[Numpy-discussion] Byte aligned arrays

Henry Gomersall heng at cantab.net
Wed Dec 19 11:47:25 EST 2012

On Wed, 2012-12-19 at 15:57 +0000, Nathaniel Smith wrote:
> Not sure which interface is more useful to users. On the one hand,
> using funny dtypes makes regular non-SIMD access more cumbersome, and
> it forces your array size to be a multiple of the SIMD word size,
> which might be inconvenient if your code is smart enough to handle
> arbitrary-sized arrays with partial SIMD acceleration (i.e., using
> SIMD for most of the array, and then a slow path to handle any partial
> word at the end). OTOH, if your code *is* that smart, you should
> probably just make it smart enough to handle a partial word at the
> beginning as well and then you won't need any special alignment in the
> first place, and representing each SIMD word as a single numpy scalar
> is an intuitively appealing model of how SIMD works. OTOOH, just
> adding a single argument np.array() is a much simpler to explain than
> some elaborate scheme involving the creation of special custom dtypes.
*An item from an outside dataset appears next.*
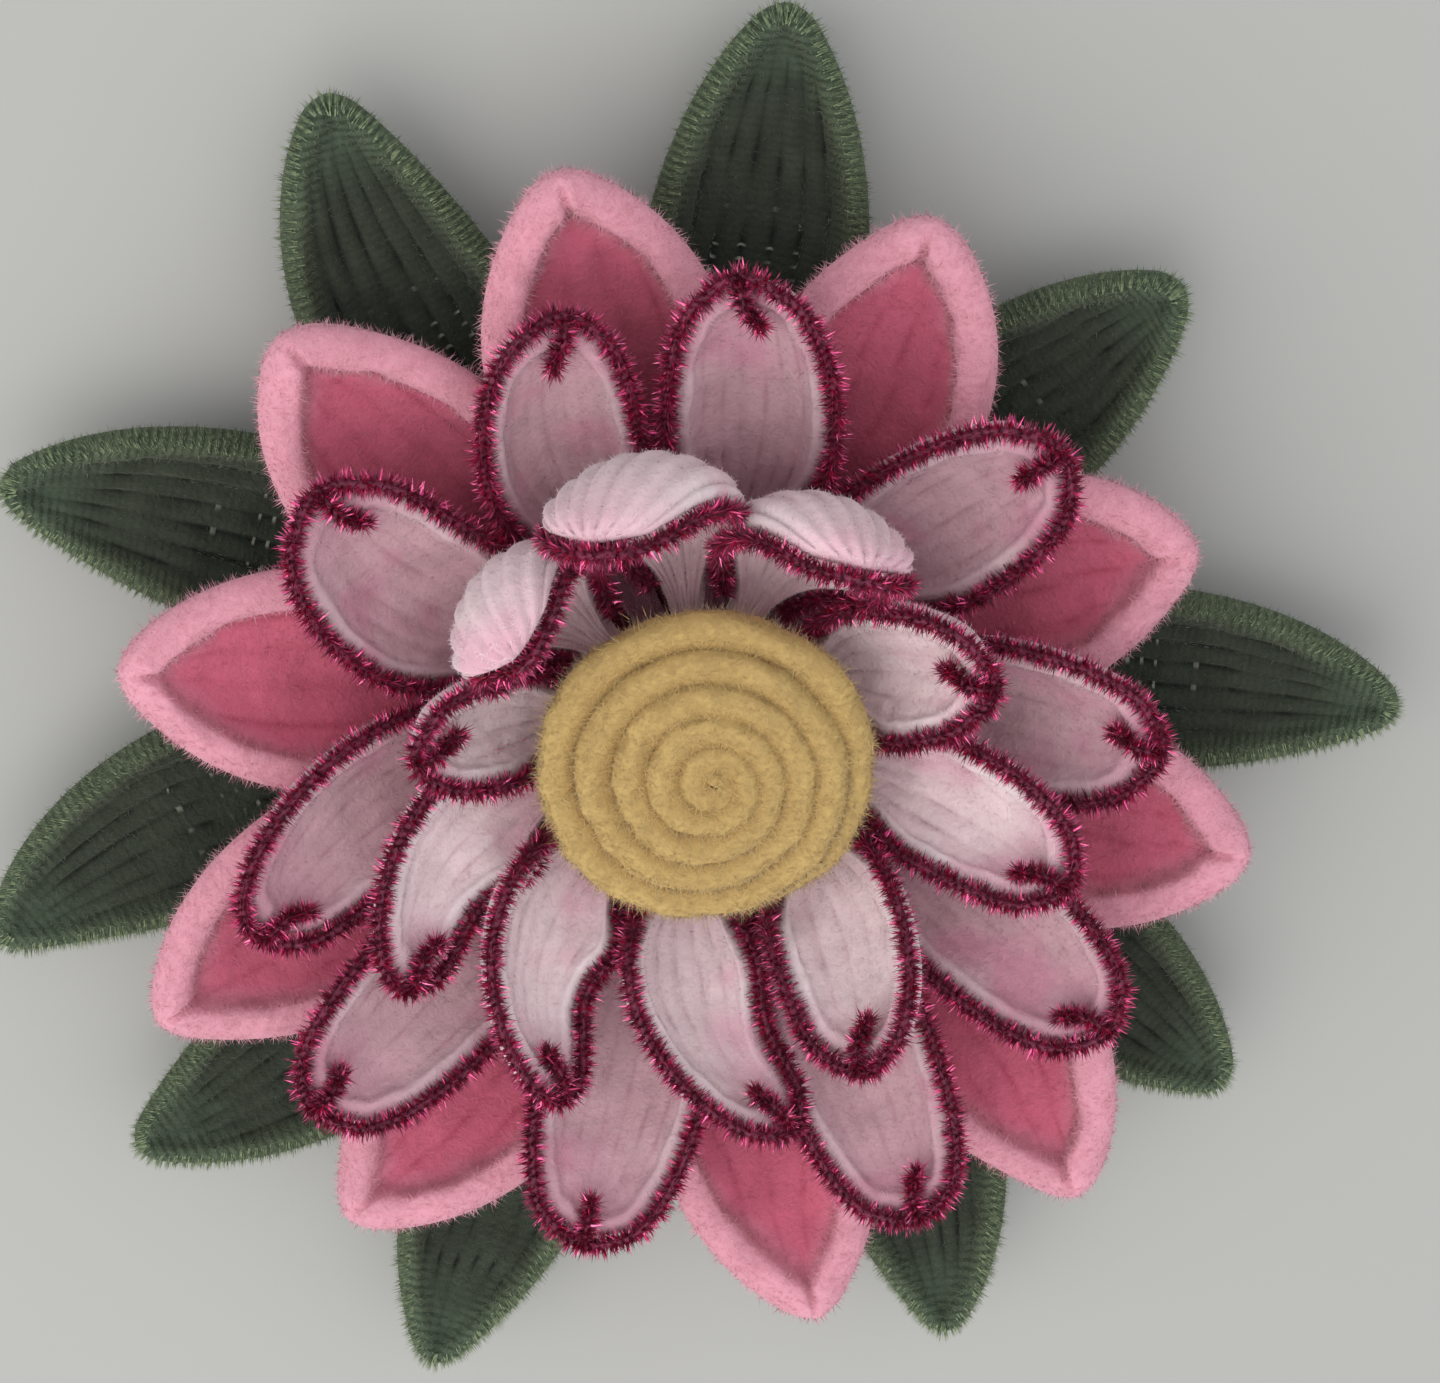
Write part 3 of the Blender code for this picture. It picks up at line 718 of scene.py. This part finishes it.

If it helps, my use-case is in wrapping the FFTW library. This _is_
smart enough to deal with unaligned arrays, but it just results in a
performance penalty. In the case of an FFT, there are clearly going to
be issues with the powers of two indices in the array not lying on a
suitable n-byte boundary (which would be the case with a misaligned
array), but I imagine it's not unique.

The other point is that it's easy to create a suitable power of two
array that should always bypass any special case unaligned code (e.g.
with floats, any multiple of 4 array length will fill every 16-byte

Finally, I think there is significant value in auto-aligning the array
based on an appropriate inspection of the cpu capabilities (or
alternatively, a function that reports back the appropriate SIMD
alignment). Again, this makes it easier to wrap libraries that may
function with any alignment, but benefit from optimum alignment.